*What the exercise asks*
Your task is to copy a single run of lines that starts at the line with "What build123d script" and stops at the line with "from math import cos, radians, sin, sqrt, tan", keeping both ends. Copy nothing else.

*Data shown*
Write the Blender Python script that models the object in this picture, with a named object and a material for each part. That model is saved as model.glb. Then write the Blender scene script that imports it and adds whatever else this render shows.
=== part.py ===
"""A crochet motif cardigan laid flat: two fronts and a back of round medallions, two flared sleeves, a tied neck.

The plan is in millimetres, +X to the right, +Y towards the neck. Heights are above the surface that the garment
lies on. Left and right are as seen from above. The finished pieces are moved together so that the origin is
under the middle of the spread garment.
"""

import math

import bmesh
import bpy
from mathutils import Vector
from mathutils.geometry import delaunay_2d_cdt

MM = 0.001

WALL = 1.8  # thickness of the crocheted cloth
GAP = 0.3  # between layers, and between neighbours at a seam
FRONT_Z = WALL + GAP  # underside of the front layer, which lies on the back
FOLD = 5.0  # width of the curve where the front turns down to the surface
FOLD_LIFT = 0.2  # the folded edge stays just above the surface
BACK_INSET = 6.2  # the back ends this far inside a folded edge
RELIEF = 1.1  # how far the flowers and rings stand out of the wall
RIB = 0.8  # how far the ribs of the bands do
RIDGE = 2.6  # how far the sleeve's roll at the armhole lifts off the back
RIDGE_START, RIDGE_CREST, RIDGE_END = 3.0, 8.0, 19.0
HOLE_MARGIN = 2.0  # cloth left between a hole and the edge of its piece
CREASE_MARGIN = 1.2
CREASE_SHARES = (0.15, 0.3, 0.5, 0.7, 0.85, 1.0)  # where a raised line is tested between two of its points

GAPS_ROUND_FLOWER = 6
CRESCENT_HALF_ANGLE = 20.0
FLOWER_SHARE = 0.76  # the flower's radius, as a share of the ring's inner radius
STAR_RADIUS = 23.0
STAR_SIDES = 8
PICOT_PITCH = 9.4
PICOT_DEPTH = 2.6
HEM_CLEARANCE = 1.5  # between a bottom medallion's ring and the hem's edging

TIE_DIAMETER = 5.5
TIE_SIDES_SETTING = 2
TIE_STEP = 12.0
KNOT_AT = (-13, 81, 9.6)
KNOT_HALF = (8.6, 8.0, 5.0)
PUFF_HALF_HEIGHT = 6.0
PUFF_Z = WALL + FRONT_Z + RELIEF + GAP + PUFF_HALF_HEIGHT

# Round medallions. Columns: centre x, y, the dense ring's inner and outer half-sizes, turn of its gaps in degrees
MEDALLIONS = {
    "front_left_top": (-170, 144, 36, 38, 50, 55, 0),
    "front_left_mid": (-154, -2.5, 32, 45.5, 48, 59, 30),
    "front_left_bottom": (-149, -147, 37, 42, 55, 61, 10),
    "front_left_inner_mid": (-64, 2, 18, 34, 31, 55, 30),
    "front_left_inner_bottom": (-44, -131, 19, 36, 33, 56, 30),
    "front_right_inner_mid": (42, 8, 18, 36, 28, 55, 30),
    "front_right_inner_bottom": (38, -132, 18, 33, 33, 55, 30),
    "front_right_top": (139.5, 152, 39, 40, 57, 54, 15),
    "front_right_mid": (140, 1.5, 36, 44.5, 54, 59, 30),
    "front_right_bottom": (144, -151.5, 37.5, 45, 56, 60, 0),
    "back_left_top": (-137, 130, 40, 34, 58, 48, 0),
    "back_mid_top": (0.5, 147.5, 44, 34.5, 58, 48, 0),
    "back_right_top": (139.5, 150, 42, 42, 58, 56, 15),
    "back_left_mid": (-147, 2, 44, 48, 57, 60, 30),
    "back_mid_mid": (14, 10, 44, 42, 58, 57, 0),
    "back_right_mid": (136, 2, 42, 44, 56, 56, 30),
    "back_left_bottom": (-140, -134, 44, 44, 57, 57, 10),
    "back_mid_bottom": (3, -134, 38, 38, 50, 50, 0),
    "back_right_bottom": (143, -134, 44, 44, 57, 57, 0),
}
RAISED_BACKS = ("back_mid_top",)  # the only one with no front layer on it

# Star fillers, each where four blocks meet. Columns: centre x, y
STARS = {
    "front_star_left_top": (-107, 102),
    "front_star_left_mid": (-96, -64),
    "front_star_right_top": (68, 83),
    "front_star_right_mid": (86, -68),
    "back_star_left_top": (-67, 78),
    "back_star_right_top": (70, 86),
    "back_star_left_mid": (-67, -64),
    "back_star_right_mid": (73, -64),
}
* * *
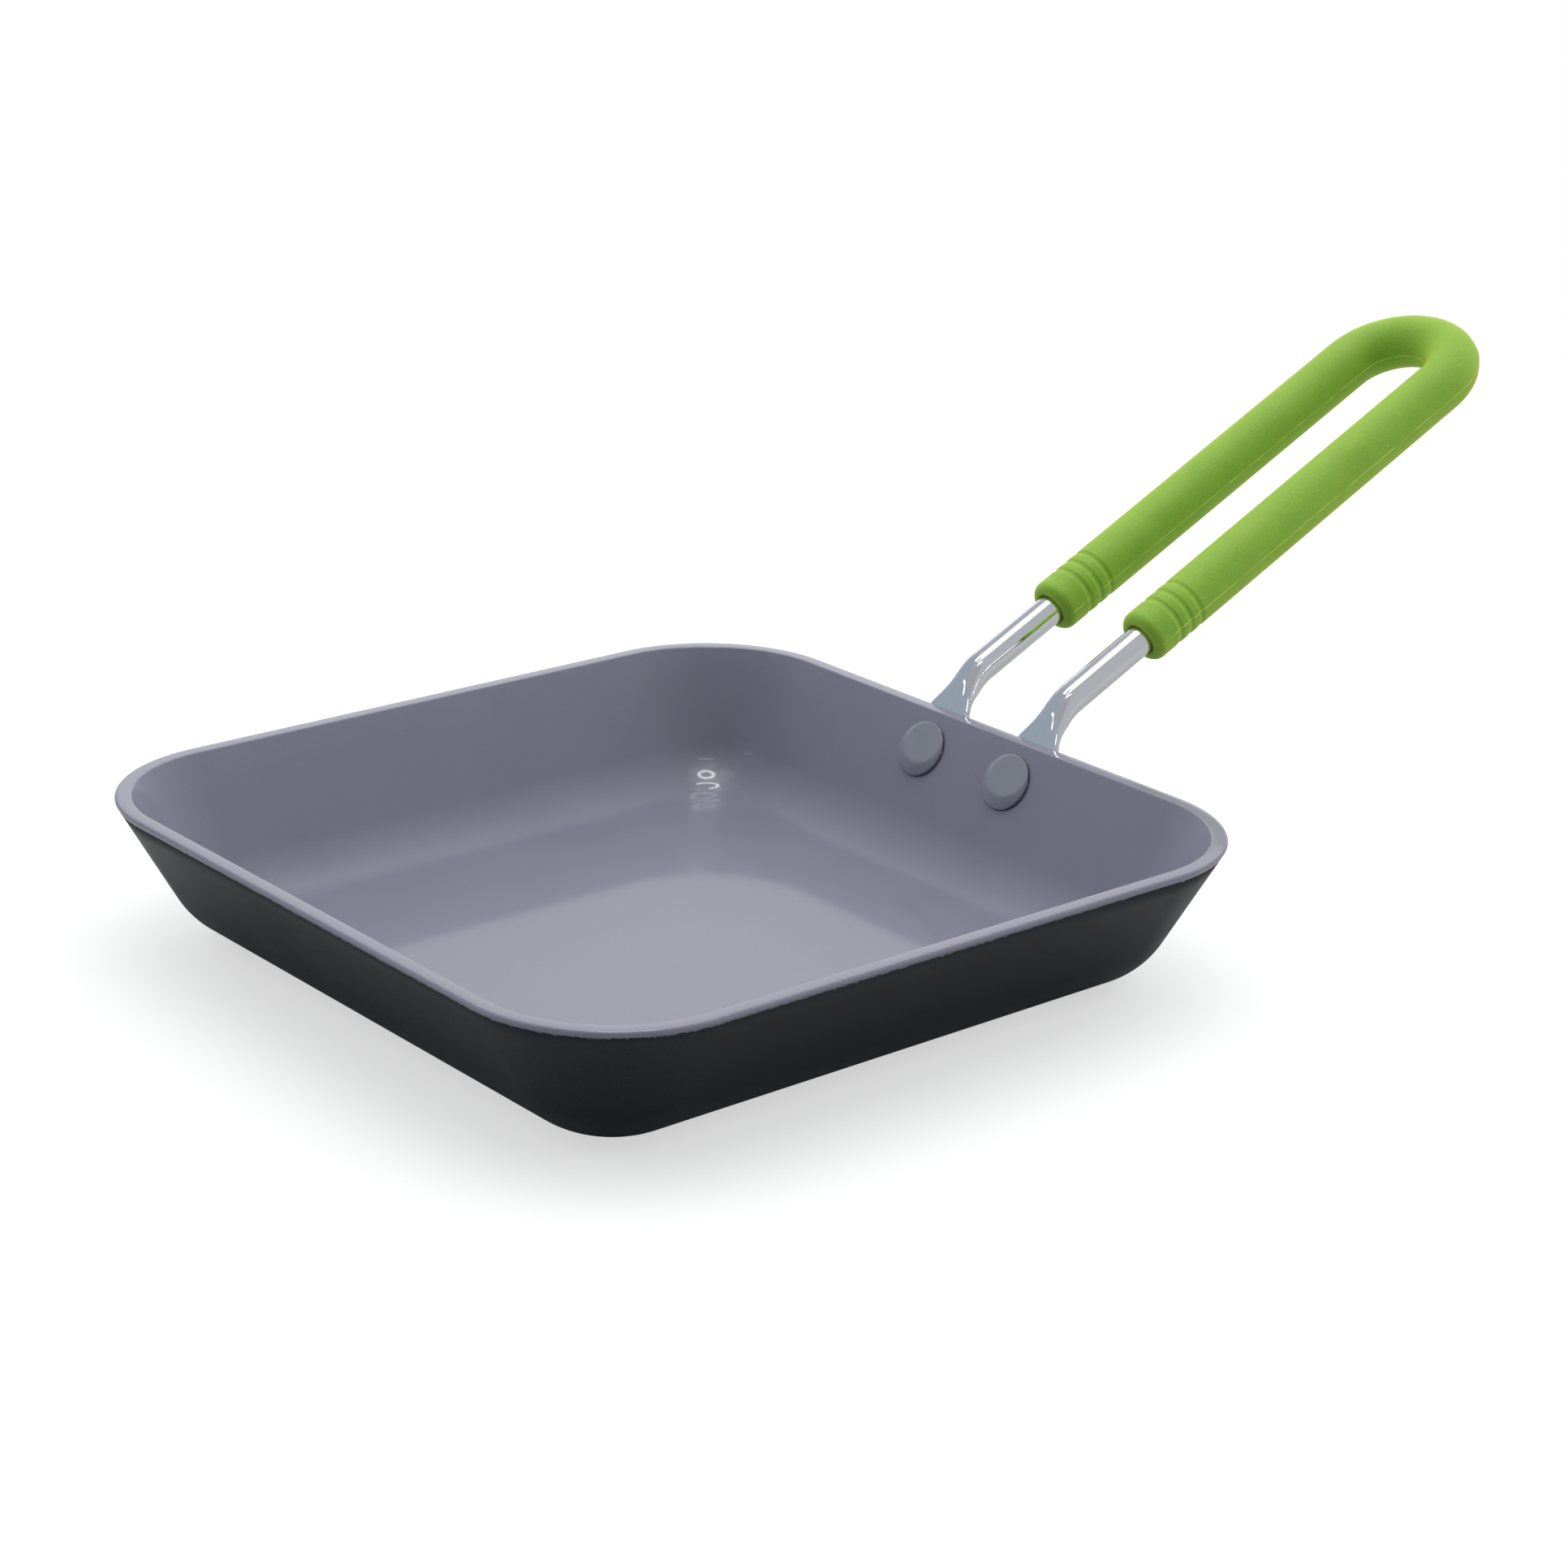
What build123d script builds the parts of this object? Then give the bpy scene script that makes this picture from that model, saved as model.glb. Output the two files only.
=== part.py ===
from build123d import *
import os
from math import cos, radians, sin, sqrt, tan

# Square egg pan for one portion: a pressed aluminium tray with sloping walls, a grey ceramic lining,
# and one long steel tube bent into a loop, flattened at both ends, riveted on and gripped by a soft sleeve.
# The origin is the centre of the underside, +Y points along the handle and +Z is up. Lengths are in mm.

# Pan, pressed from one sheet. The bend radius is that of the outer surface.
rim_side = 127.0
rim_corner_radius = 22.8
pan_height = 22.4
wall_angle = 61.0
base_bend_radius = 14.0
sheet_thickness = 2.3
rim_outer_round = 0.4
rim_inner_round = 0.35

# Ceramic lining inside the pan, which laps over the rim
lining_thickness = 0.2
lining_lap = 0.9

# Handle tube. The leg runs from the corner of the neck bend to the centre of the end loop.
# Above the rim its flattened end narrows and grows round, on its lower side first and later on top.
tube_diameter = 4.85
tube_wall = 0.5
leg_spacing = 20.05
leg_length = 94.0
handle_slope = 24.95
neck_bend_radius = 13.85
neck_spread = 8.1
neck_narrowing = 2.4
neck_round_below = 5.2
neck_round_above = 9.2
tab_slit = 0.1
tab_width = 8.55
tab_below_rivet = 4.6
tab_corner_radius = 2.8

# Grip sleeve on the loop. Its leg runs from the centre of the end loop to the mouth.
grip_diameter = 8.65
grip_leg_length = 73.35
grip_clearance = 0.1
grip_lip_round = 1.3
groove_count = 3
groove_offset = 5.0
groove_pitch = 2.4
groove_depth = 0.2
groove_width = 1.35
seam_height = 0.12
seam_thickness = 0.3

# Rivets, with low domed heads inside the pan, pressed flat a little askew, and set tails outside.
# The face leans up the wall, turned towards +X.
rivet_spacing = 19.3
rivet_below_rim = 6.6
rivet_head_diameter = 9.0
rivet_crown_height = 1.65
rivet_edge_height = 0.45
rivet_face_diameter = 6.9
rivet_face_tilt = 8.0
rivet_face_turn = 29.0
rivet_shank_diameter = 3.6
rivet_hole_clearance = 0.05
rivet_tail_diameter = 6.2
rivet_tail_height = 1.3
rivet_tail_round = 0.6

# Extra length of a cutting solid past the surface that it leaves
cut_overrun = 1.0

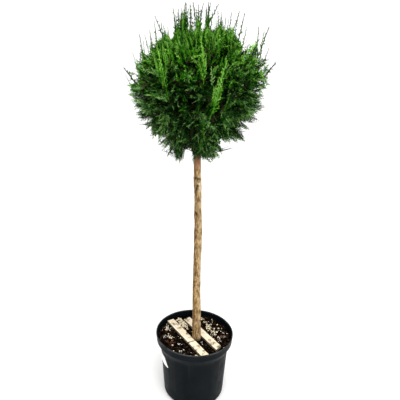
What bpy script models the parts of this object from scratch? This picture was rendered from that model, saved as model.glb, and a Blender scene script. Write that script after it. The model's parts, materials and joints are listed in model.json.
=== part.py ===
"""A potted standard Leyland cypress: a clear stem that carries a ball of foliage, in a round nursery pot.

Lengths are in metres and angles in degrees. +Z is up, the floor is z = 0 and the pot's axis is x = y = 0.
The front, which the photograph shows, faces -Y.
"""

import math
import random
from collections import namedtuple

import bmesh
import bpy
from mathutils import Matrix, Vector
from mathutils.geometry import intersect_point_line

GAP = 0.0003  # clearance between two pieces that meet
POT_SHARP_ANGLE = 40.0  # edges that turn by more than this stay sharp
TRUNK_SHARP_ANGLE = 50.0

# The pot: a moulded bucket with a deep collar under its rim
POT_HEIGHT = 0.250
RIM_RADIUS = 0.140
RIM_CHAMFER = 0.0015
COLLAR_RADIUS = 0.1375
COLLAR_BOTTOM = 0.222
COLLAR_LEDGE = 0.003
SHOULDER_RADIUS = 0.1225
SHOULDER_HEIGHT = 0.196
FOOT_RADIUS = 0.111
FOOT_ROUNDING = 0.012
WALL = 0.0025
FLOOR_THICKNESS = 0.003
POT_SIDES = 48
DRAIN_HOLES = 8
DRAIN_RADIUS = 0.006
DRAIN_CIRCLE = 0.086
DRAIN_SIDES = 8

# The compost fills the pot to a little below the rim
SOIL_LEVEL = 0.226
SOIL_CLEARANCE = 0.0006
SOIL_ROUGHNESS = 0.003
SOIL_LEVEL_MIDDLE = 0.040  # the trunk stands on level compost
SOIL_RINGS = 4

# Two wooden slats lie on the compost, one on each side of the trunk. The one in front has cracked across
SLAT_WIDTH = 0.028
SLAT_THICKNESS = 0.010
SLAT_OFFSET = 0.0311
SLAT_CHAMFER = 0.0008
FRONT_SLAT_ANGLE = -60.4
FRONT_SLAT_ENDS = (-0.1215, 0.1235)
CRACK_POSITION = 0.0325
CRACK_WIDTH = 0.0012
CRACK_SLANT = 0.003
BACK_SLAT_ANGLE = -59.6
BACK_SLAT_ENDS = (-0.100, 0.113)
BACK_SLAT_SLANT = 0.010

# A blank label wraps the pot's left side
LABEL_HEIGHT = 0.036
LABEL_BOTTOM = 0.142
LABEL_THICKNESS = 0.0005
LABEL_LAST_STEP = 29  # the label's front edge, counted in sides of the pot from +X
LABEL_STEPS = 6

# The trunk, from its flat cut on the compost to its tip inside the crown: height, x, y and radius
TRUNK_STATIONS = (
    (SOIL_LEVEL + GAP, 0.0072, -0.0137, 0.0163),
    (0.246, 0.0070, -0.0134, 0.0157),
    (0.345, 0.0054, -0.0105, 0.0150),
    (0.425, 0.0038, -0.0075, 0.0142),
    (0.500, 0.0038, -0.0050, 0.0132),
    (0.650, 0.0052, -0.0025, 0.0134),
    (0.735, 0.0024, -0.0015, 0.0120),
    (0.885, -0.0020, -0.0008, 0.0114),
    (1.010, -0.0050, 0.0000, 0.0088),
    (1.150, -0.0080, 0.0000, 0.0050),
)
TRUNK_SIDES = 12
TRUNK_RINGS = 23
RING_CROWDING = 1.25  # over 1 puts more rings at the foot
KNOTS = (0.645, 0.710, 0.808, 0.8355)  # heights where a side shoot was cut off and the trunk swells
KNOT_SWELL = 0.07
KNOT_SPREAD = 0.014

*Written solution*
What build123d script builds the parts of this object? Then give the bpy scene script that makes this picture from that model, saved as model.glb. Output the two files only.
=== part.py ===
from build123d import *
import os
from math import cos, radians, sin, sqrt, tan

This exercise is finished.